On Wed, Apr 01, 2015 at 10:49:40AM +0200, u-wsnj@...ey.se wrote:
> Hi Harald,
> 
> On Wed, Apr 01, 2015 at 10:11:51AM +0200, Harald Becker wrote:
> > There is a big difference if you talk about suid
> > *root* programs or other suid usage.
> > 
> > The former is definitely very dangerous and should be used with extreme care
> > (I think this is the case we are talking about), the later use may even be
> > used to drop privileges (not to raise), or to temporarily hop to the
> 
> You are right about a remarkable difference between suid root and suid
> somethingelse, just because root has the very special role in Unix.

The difference is there but it's not as remarkable as you think. As
soon as you can get control of uid==suid_target_uid, you can do nasty
things as that user like modifying the binary that's suid to that
user, so that the next user who invokes it invokes malicious code.
suid is pretty much across-the-board evil.

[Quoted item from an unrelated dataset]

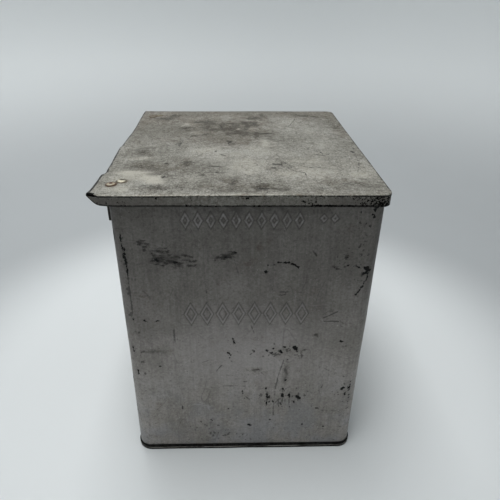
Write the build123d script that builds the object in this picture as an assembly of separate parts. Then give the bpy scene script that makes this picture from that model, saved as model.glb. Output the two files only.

> Besides root vs non-root I doubt there is any clear line between "raising"
> and "dropping" privileges, you replace one set of allowed operations by
> a different one, that's it. Note that root does not need suid to drop
> its privileges.

"Dropping" privileges in the sense of suid just means setting the
effective and saved uids for the process to the real (invoking,
returned by getuid()) uid.

> > privileges of a different user (may be allowing access to some files only by
> > using specific commands).
> 
> As soon as a program is setuid it has to be written for the purpose
> of very reliably checking and limiting what it does on behalf of who,
> independently of how it can potentially be invoked "out of context".
> This is known to be hard, I believe it is harder to do reliably than
> e.g. issue a request to a daemon - talking about the complexity level.

Yes. Said differently, the difference is a huge and perpetually
expanding attack surface (all process state inheritable across exec)
versus a tiny attack surface (one unix socket).

Please don't misinterpret this -- I'm not saying that busybox should
be implementing a "ping daemon". Rather we should be using the
functionality the kernel gave us for avoiding suid (SOCK_DGRAM ICMP)
when it's available and making it possible for users to get a fully
functional busybox without the need for suid.

> > When used with care and as intended, suid and sgid is a nice feature, but
> 
> Unfortunately I can not really appreciate its beauty which appears to hide
> the complexity and/or move it to other parties (like the dynamic linker
> or the software maintenance infrastructure). Yes it "looks simple and
> efficient" but is it, really?

It's not.

> > nowadays there are too many Unix novices, who misunderstand or misuse this,
> > punching big holes in every security concern.
> 
> Unfortunately even seasoned gurus easily create / fail to notice holes!
> :(

I'd much rather eliminate the opportunity for the hole from the start.